Still, Texas’ gas system didn’t get through the cold snap unscathed.

Kinder Morgan said Thursday morning that its El Paso Pipeline was operating at reduced pressure because wells in the Permian Basin had frozen.

And some power companies burned fuel oil at their natural gas-fired plants — a fairly unusual occurrence in gas-rich Texas. One of the state’s largest power companies, Dallas-based Vistra Corp., turned to fuel oil at four of its natural gas plants after being unable to come to terms with pipeline giant Energy Transfer for natural gas delivery.

‘Absolutely not a stress test’

Some experts did not view this winter storm or the lack of outages as a testament to the grid’s stability.

“This was absolutely not a stress test of the Texas grid,” said Alison Silverstein, an Austin-based energy consultant who worked for the Public Utility Commission of Texas from 1995 to 2001 and with the Federal Energy Regulatory Commission from 2001 to 2004. “It’s great the grid ‘survived’ this storm, but gosh it should have, and had it not I’d be pretty darn worried.”

Silverstein pointed to the temperatures, which were warmer than during the 2021 storm.

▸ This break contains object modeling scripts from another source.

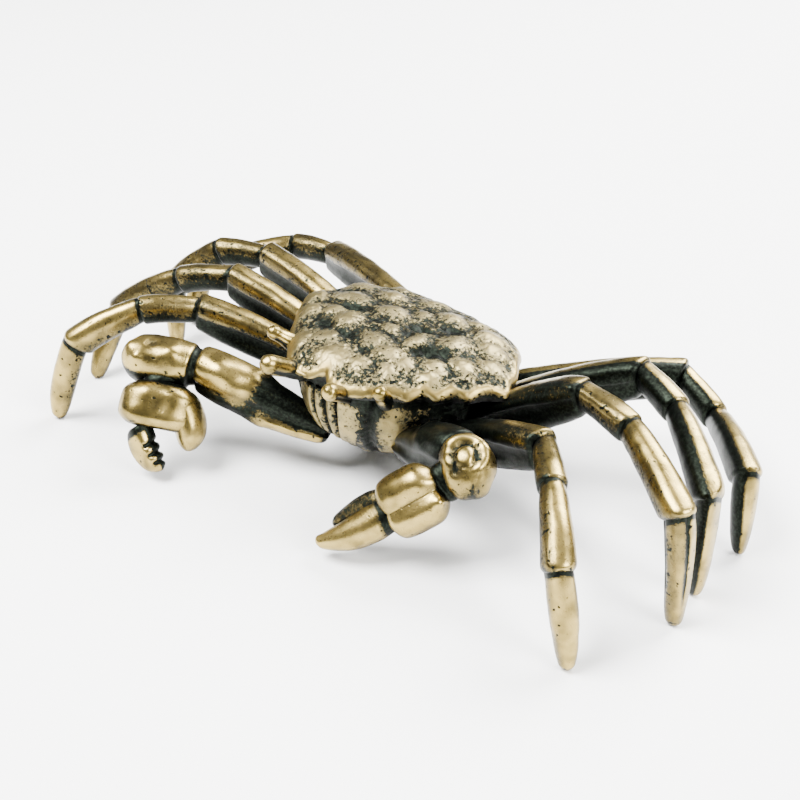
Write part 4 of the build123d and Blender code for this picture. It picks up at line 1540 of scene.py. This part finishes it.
@dataclass(frozen=True)
class Softbox:
    """A square light: its place and size in metres and its power in watts."""

    name: str
    place: Point
    size: float
    power: float

    def build(self) -> None:
        """Add the light, aimed at the middle of the crab."""
        data = bpy.data.lights.new(self.name, "AREA")
        data.shape = "SQUARE"
        data.size = self.size
        data.energy = self.power
        light = bpy.data.objects.new(self.name, data)
        middle = np.array([0, 0, 0.01])
        light.matrix_world = looking(np.array(self.place), unit(np.array(self.place) - middle))
        bpy.context.scene.collection.objects.link(light)


@dataclass
class Studio:
    """Pale floor, soft lights and the camera of the photograph."""

    camera_place: Point = (77.0, -96.25, 81.3)
    camera_turn: float = 38.0
    camera_rise: float = 31.2
    lens: float = 58.8
    sensor: float = 36.0
    floor_reach: float = 1.5
    # Sky from the horizon to overhead: height on the unit sphere, colour
    sky: tuple[tuple[float, str], ...] = ((0.12, "#6e7172"), (0.62, "#b0b2b2"))
    softboxes: tuple[Softbox, ...] = (
        Softbox("key_softbox", (-0.16, -0.18, 0.42), 0.26, 11.5),
        Softbox("back_softbox", (0.06, 0.34, 0.34), 0.3, 10.0),
        Softbox("side_softbox", (0.4, -0.02, 0.26), 0.2, 5.0),
    )

    def build(self) -> None:
        """Set up floor, sky, lights and camera."""
        self.build_floor()
        self.build_sky()
        for softbox in self.softboxes:
            softbox.build()
        self.build_camera()

    def build_floor(self) -> None:
        """Lay plain pale matt paper under the crab, one square face on the ground."""
        reach = self.floor_reach
        corners = [(-reach, -reach, 0), (reach, -reach, 0), (reach, reach, 0), (-reach, reach, 0)]
        mesh = bpy.data.meshes.new("studio_floor")
        mesh.from_pydata(corners, [], [(0, 1, 2, 3)])
        material = bpy.data.materials.new("white_paper")
        material.use_nodes = True
        shader = material.node_tree.nodes["Principled BSDF"]
        paper = {"Base Color": srgb("#f7f7f6"), "Roughness": 0.9, "Specular IOR Level": 0.1}
        for name, value in paper.items():
            shader.inputs[name].default_value = value
        mesh.materials.append(material)
        floor = bpy.data.objects.new("studio_floor", mesh)
        bpy.context.scene.collection.objects.link(floor)

    def build_sky(self) -> None:
        """Light from all round: bright overhead, darker towards the horizon, so that crowns stand out."""
        world = bpy.data.worlds.new("light_tent")
        bpy.context.scene.world = world
        world.use_nodes = True
        world.node_tree.nodes.clear()
        add = partial(add_node, world.node_tree)
        height = add("SeparateXYZ", {"Vector": add("TexCoord", {}, "Generated")}, "Z")
        tone = add("ValToRGB", {"Fac": height}, "Color")
        for stop, (position, colour) in zip(tone.node.color_ramp.elements, self.sky):
            stop.position = position
            stop.color = srgb(colour)
        add("OutputWorld", {"Surface": add("Background", {"Color": tone, "Strength": 1.0}, "Background")})

    def build_camera(self) -> None:
        """Put the camera where the photograph was taken from."""
        data = bpy.data.cameras.new("photo_camera")
        data.lens = self.lens
        data.sensor_width = self.sensor
        data.clip_start = 0.005
        camera = bpy.data.objects.new("photo_camera", data)
        # The camera looks from the crab's left of straight ahead, which is -Y, and from above
        turn, rise = radians(self.camera_turn), radians(self.camera_rise)
        away = np.array([sin(turn) * cos(rise), -cos(turn) * cos(rise), sin(rise)])
        camera.matrix_world = looking(np.array(self.camera_place) * MM, away)
        bpy.context.scene.collection.objects.link(camera)
        bpy.context.scene.camera = camera


def main() -> None:
    """Build the crab's castings in order, then the studio round them."""
    logging.basicConfig(level=logging.INFO, format="%(message)s")
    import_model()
    polished = AntiqueBrass("antique_brass_polished").build()
    # The shell is rubbed less evenly than the limbs: duller, with coarse speckle and deeper grain
    shell = AntiqueBrass(
        "antique_brass_rubbed_shell",
        gold_roughness=0.34,
        speckle_size=0.34,
        speckle_strength=0.95,
        grain_depth=0.05,
    ).build()
    Carapace().build(shell)
    Body().build(shell)
    for limb in LEGS + CLAWS + PEGS:
        limb.build(polished)
    for side in Side:
        MouthPlate(side).build(shell)
    TailFlap().build(shell)
    Studio().build()


if __name__ == "__main__":
    main()
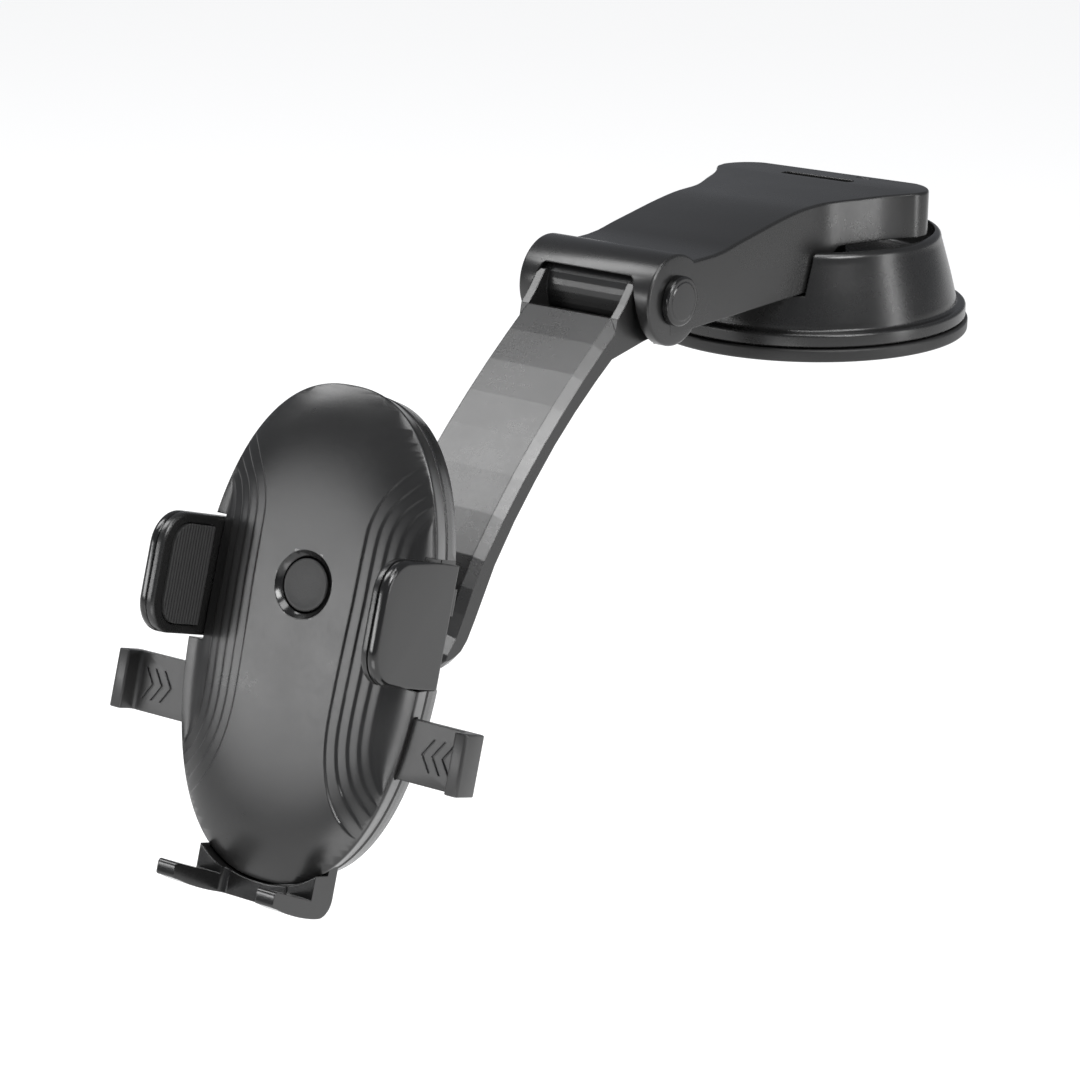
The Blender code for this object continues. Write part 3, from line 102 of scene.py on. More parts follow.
def spun(profile, steps=96, centre=(0, 0, 0), axis="Z"):
    """A closed outline of (radius, height) points turned a full circle."""
    bm = bmesh.new()
    verts = [bm.verts.new((r, 0, h)) for r, h in profile]
    edges = [bm.edges.new(pair) for pair in zip(verts, verts[1:] + verts[:1])]
    bmesh.ops.spin(
        bm, geom=verts + edges, cent=(0, 0, 0), axis=(0, 0, 1), angle=2 * pi, steps=steps, use_merge=True
    )
    bmesh.ops.remove_doubles(bm, verts=bm.verts, dist=1e-4)
    bmesh.ops.delete(bm, geom=[edge for edge in bm.edges if not edge.link_faces], context="EDGES")
    bmesh.ops.recalc_face_normals(bm, faces=bm.faces)
    if axis == "X":
        bmesh.ops.rotate(bm, verts=bm.verts, matrix=Matrix.Rotation(pi / 2, 3, "Y"))
    bmesh.ops.translate(bm, vec=centre, verts=bm.verts)
    return bm


def arc(centre, radius, start, end, count):
    angles = [radians(start + (end - start) * i / (count - 1)) for i in range(count)]
    return [(centre[0] + radius * cos(a), centre[1] + radius * sin(a)) for a in angles]


def flowing(points, per=6):
    """A Catmull-Rom curve through the points."""
    ends = [points[0]] + list(points) + [points[-1]]
    out = []
    for a, b, c, d in zip(ends, ends[1:], ends[2:], ends[3:]):
        for i in range(per):
            t = i / per
            out.append(tuple(
                0.5 * (2 * q + (r - p) * t + (2 * p - 5 * q + 4 * r - s) * t**2
                       + (3 * q - p - 3 * r + s) * t**3)
                for p, q, r, s in zip(a, b, c, d)
            ))
    return out + [points[-1]]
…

The low in Houston on Friday morning, for example, reached 26 degrees, while the lowest temperature during last year’s was 13 degrees. Temperatures were at 32 or below this week for 18 straight hours, while last year Houston-area residents endured 44 straight hours of temperatures at freezing or lower.

Facing scrutiny in the wake of last year’s deadly freeze, however, ERCOT took no chances. It brought online far more power earlier than it did in February 2021. At times on Thursday, there were more than 84,000 megawatts of available power online — about equal to the power that could have been generated last year before the cold knocked it offline. Often the supply of electricity in recent days exceeded demand by more than 22,000 megawatts.

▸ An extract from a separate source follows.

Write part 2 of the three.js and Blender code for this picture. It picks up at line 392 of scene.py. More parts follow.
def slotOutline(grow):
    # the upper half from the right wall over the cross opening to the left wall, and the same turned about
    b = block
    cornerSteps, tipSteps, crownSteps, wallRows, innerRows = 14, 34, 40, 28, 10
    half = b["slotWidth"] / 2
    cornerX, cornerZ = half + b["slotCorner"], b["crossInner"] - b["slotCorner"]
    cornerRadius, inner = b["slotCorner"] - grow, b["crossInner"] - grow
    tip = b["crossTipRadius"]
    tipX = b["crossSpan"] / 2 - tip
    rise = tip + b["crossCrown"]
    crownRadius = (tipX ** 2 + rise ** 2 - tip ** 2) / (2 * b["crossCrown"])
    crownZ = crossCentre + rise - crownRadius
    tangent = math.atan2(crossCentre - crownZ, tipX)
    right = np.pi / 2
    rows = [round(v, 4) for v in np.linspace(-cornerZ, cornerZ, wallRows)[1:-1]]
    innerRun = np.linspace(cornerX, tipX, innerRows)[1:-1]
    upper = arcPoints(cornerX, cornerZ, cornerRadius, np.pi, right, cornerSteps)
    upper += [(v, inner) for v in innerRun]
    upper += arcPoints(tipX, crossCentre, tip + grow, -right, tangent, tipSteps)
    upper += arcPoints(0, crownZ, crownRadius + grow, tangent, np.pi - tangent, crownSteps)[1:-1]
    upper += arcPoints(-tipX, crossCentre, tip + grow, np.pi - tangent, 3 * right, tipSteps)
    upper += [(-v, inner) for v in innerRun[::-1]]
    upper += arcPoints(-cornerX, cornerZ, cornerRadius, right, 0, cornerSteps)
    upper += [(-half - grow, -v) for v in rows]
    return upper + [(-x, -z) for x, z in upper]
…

The number of power generation facilities that experienced issues this year won’t be known until ERCOT releases more data about the grid’s performance next week.

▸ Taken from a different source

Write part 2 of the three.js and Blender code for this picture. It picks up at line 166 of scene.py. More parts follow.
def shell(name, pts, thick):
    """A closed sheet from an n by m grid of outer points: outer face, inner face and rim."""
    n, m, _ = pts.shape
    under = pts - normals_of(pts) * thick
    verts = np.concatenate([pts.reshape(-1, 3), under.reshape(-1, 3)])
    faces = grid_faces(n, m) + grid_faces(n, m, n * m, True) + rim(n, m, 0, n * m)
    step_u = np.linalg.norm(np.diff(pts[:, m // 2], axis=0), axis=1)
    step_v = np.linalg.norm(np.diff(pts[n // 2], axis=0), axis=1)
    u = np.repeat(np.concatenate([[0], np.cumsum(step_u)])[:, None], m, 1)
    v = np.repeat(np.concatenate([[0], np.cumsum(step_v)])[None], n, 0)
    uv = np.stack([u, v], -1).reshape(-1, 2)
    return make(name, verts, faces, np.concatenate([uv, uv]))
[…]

Some customers did lose power during the recent storm. About 71,000 homes were without electricity on Thursday, but those outages were likely caused by trees or branches falling on power lines or ice bringing down lines.

Political fodder

In El Paso, meanwhile, Democratic gubernatorial candidate Be-to O’Rourke embarked on what he said would be a 12-day “Keeping the Lights On” tour of the state, designed to draw attention to Abbott’s handling of the the February 2021 power grid failure. At the first stop of his tour, O’Rourke — who has made the power grid a central focus of his campaign — told reporters he did not view this week’s storm as a legitimate measure of the grid’s reliability.

“We are so grateful that yesterday was relatively mild when compared to last February, and we didn’t have the kind of outages that so many people feared,” O’Rourke said. “But there’s a reason that you are seeing record sales of power generators … across the state of Texas. There’s a reason that so many people had a traumatic reaction to seeing the weather reports that the temperature was going to plunge across the state of Texas, because it reminded them of what they went through.”

In any case, the grid’s performance this week likely helped Abbott avoid major political blow-back. A poll released Thursday by the Hobby School of Public Affairs at the University of Houston found that 49 percent of Texans would hold Abbott responsible — trailing only ERCOT, at 70 percent — if Texas were to experience power outages in line with those of February 2021.